>>>

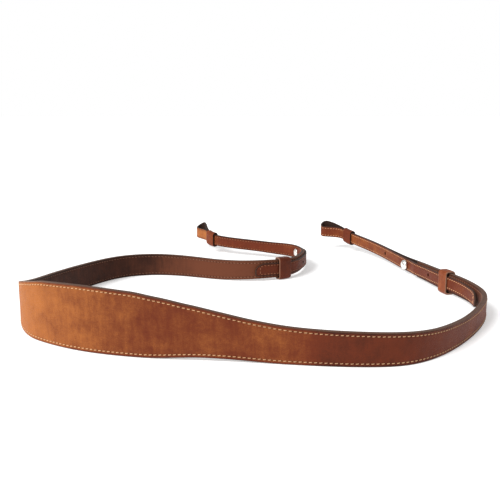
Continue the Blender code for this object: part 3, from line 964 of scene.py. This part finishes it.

<<<
>>>

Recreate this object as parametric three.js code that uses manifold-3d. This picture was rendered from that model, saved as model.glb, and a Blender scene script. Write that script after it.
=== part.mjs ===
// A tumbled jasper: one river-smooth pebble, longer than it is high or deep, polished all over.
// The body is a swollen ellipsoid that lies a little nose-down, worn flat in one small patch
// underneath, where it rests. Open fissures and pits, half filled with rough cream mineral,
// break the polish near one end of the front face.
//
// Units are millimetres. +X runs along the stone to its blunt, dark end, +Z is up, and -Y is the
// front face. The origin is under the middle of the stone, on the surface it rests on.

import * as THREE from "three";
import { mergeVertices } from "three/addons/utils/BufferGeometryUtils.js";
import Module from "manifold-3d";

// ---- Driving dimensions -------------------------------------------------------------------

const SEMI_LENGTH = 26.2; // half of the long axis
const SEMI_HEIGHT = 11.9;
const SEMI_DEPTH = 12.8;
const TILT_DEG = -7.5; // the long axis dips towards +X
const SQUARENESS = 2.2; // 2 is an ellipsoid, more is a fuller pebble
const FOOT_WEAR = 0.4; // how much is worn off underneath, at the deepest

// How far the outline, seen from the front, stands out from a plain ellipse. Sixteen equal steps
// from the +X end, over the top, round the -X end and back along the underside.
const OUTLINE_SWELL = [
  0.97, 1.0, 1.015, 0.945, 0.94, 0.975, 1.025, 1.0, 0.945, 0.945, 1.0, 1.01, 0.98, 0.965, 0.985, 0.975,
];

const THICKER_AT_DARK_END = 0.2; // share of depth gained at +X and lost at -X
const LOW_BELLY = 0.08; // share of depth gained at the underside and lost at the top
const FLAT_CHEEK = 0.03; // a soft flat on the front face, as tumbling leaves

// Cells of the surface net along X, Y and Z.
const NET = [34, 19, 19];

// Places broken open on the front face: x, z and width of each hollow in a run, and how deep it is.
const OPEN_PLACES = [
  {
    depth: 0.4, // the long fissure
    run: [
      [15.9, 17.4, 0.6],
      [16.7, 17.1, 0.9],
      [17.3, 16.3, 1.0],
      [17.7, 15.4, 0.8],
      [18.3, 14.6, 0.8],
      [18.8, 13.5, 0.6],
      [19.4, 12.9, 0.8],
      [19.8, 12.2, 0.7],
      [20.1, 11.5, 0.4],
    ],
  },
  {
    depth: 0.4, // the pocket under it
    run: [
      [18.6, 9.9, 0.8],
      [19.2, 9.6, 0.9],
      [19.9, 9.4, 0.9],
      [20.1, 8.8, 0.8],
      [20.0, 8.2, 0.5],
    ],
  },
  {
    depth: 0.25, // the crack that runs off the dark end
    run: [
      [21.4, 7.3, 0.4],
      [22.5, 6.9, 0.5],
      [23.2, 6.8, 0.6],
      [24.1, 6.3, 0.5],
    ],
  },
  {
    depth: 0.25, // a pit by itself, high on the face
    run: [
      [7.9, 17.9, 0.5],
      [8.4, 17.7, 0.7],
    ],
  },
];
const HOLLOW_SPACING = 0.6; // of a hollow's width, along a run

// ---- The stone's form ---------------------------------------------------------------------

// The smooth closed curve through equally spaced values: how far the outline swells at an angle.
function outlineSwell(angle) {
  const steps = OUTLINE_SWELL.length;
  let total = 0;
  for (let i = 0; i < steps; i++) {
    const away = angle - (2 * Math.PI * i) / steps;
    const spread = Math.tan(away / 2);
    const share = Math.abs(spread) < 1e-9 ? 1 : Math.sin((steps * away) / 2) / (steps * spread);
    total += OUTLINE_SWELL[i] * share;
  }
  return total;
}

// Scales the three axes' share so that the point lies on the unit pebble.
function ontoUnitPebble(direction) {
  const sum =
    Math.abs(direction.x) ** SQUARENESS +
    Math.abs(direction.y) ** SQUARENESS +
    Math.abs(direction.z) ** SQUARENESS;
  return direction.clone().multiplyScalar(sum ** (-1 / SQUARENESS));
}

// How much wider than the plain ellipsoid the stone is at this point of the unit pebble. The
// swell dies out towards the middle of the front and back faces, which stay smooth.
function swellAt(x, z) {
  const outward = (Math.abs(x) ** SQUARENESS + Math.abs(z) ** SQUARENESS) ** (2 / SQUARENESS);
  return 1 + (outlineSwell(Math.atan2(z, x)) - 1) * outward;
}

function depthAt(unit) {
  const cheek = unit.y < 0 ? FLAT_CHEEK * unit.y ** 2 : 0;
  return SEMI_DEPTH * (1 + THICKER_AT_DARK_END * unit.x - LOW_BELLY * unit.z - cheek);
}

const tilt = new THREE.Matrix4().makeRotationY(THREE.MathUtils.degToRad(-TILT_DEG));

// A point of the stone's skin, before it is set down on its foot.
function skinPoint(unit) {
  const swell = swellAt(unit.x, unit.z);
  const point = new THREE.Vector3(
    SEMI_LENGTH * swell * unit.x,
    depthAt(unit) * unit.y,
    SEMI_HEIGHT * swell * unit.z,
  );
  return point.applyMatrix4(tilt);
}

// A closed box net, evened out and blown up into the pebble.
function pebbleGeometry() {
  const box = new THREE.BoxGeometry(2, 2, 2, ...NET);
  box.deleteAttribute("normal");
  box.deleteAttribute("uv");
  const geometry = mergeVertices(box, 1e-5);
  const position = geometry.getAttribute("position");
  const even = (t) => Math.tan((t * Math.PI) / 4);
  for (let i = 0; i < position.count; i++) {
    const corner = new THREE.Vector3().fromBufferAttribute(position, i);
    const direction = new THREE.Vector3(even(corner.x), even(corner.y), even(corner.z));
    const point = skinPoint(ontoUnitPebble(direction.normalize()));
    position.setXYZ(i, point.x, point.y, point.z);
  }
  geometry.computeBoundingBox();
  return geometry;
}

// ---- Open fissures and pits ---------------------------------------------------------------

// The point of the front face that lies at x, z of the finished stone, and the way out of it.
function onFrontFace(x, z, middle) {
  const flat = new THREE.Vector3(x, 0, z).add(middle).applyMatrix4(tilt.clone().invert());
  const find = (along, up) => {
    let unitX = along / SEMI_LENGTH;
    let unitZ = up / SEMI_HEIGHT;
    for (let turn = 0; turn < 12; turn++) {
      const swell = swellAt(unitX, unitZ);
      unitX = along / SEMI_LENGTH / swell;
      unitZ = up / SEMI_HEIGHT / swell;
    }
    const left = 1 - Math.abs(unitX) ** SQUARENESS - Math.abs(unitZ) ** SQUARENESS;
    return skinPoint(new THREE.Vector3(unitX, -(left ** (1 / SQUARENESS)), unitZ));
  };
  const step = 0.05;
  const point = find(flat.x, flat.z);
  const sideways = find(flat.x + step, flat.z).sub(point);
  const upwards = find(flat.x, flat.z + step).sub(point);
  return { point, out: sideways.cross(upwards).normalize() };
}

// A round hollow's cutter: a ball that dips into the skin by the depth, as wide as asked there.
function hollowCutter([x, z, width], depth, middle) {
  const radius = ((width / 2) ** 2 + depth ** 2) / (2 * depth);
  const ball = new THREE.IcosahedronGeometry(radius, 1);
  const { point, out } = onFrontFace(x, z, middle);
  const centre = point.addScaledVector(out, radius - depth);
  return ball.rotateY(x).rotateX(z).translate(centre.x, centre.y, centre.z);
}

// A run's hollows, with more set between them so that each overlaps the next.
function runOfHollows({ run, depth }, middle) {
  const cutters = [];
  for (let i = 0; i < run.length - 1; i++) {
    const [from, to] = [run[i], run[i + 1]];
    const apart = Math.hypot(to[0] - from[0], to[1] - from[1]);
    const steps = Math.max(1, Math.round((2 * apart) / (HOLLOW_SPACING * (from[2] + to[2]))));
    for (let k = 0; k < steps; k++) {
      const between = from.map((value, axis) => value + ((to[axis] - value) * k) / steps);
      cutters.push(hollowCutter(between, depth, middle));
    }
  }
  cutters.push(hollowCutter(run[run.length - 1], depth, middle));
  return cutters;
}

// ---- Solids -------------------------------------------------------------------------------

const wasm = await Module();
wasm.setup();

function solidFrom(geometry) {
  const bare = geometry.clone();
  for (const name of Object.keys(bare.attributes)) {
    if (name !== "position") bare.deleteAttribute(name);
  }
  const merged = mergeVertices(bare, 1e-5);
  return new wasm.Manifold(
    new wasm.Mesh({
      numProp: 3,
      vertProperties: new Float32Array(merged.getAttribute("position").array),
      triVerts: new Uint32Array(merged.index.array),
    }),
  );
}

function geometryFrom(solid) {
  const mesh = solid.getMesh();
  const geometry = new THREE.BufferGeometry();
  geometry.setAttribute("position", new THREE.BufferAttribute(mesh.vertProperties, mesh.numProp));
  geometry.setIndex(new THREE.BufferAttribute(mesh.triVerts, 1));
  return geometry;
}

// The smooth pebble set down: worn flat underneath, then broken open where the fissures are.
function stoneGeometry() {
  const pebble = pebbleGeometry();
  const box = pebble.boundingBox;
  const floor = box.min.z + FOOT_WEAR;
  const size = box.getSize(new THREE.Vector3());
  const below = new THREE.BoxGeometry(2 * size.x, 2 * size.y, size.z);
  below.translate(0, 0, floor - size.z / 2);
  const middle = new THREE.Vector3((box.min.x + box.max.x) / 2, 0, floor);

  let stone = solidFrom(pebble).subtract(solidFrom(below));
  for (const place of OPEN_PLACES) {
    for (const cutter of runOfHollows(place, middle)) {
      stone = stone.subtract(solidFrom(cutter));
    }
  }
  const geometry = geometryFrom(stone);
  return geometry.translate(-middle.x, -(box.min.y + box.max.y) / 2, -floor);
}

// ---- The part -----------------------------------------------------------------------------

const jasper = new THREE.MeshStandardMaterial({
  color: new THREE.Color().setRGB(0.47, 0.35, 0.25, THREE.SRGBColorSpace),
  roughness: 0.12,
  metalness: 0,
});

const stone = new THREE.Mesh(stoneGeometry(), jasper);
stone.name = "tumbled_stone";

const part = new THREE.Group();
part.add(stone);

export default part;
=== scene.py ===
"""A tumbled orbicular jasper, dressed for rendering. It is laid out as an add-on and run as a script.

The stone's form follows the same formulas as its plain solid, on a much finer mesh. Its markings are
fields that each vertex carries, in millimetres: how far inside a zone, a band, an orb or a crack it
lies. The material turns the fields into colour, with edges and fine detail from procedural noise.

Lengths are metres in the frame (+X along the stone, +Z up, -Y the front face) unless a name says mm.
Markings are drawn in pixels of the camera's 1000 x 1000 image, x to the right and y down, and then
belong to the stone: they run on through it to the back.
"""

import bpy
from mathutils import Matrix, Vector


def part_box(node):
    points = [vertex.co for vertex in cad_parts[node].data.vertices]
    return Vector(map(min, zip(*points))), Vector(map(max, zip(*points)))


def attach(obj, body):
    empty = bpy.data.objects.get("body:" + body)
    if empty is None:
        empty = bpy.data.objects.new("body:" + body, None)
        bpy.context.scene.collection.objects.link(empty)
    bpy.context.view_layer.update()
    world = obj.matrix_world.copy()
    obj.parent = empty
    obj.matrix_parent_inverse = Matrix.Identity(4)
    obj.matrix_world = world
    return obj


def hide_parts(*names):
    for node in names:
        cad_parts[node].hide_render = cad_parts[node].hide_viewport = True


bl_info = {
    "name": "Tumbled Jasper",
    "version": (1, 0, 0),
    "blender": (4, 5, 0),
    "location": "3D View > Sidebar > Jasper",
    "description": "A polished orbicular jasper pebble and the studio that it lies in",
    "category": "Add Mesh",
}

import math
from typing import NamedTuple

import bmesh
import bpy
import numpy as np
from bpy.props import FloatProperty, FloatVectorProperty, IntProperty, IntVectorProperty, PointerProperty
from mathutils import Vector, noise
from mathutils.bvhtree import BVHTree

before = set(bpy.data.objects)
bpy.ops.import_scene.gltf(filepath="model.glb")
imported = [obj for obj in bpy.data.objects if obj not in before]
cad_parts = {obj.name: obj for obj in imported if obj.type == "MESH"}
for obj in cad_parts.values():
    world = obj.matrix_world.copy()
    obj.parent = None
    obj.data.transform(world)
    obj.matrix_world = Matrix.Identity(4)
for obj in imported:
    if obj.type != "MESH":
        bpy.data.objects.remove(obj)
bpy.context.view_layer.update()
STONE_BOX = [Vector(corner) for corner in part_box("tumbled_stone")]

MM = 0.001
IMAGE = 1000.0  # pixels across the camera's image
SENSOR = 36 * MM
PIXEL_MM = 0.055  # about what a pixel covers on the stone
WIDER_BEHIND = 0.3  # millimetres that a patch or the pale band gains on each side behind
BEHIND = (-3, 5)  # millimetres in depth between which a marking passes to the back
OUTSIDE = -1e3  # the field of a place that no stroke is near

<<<
>>>

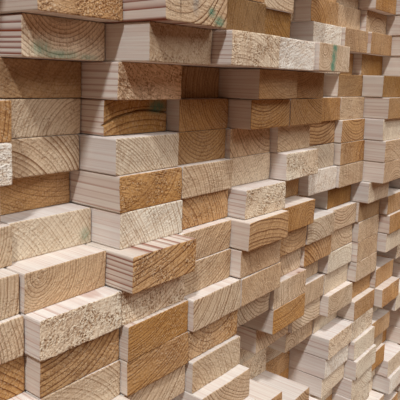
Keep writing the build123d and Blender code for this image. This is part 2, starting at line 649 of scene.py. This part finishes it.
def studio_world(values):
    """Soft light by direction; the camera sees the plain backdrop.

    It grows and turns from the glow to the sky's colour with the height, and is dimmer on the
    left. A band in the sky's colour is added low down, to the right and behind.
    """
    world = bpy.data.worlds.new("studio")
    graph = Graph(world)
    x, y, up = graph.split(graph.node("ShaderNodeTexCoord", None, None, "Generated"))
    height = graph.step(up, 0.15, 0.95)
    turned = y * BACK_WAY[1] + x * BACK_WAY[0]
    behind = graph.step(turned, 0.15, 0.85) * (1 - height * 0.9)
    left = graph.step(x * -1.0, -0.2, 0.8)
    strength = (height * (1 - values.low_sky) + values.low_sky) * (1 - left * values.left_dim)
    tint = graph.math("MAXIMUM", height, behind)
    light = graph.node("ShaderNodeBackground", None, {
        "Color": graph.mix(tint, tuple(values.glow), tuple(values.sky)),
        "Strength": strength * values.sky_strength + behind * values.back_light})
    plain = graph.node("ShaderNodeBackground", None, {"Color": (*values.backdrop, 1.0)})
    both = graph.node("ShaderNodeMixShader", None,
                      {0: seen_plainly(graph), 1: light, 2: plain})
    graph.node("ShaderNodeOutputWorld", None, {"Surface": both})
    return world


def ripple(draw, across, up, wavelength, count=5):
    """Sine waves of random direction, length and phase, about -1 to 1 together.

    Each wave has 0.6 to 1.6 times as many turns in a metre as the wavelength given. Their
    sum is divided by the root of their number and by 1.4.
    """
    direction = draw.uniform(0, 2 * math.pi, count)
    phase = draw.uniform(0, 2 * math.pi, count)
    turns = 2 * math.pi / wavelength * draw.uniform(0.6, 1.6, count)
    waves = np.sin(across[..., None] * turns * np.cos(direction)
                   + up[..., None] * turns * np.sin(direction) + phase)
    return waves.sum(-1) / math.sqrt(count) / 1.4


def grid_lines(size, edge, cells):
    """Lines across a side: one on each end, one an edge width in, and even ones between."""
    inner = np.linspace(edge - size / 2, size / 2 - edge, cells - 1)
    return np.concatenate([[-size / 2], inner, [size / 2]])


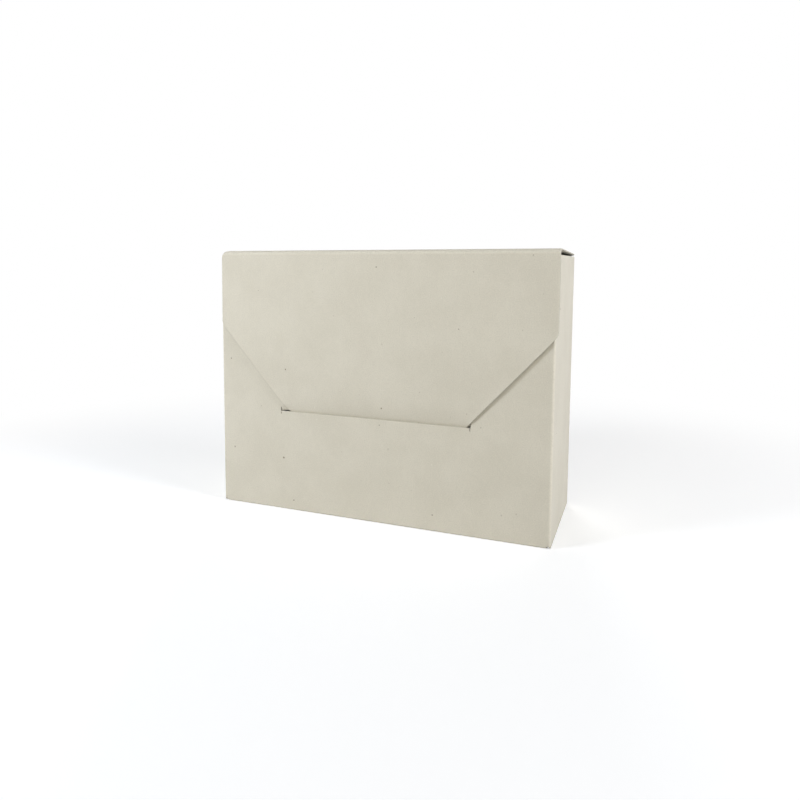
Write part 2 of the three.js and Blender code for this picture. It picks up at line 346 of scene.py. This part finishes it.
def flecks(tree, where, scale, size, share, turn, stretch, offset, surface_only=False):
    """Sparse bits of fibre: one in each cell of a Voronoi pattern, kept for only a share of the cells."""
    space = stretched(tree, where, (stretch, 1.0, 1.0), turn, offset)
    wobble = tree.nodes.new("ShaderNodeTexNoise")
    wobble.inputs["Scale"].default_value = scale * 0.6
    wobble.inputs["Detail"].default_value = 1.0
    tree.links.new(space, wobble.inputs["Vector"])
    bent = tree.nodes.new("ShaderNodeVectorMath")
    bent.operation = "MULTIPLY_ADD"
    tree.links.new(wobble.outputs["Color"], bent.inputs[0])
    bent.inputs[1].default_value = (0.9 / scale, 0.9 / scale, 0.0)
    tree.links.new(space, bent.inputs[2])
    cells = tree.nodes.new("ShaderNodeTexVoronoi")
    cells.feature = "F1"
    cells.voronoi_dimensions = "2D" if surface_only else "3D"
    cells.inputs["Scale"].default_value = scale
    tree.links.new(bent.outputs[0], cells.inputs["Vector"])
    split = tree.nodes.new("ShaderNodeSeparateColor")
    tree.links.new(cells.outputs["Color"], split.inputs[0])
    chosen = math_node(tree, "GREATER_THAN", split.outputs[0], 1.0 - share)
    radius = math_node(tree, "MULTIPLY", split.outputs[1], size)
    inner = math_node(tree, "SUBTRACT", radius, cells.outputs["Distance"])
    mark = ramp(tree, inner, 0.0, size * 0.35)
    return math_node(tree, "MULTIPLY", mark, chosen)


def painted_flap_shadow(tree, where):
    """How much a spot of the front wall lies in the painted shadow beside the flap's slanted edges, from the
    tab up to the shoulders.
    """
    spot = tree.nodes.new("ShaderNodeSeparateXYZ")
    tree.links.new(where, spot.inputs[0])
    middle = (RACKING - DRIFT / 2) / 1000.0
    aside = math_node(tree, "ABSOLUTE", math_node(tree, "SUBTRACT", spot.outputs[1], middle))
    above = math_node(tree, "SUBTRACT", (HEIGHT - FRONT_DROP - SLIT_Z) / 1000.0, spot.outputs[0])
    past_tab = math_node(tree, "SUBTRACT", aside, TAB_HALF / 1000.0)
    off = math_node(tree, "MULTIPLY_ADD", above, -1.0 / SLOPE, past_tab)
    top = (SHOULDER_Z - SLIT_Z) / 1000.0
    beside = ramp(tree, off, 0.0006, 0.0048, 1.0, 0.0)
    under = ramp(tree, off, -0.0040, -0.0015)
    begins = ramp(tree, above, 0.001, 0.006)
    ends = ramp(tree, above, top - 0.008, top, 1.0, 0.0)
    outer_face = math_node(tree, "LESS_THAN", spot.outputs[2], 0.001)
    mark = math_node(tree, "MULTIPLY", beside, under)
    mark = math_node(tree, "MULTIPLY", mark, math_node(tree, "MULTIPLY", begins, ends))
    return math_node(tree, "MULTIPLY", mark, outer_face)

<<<

Set exercise ::
As listed above, the lines from the line with "Keep writing the" to the line with "the plain backdrop." are to be echoed exactly, with both ends included and nothing added.

Task response ::
Keep writing the build123d and Blender code for this image. This is part 2, starting at line 649 of scene.py. This part finishes it.
def studio_world(values):
    """Soft light by direction; the camera sees the plain backdrop.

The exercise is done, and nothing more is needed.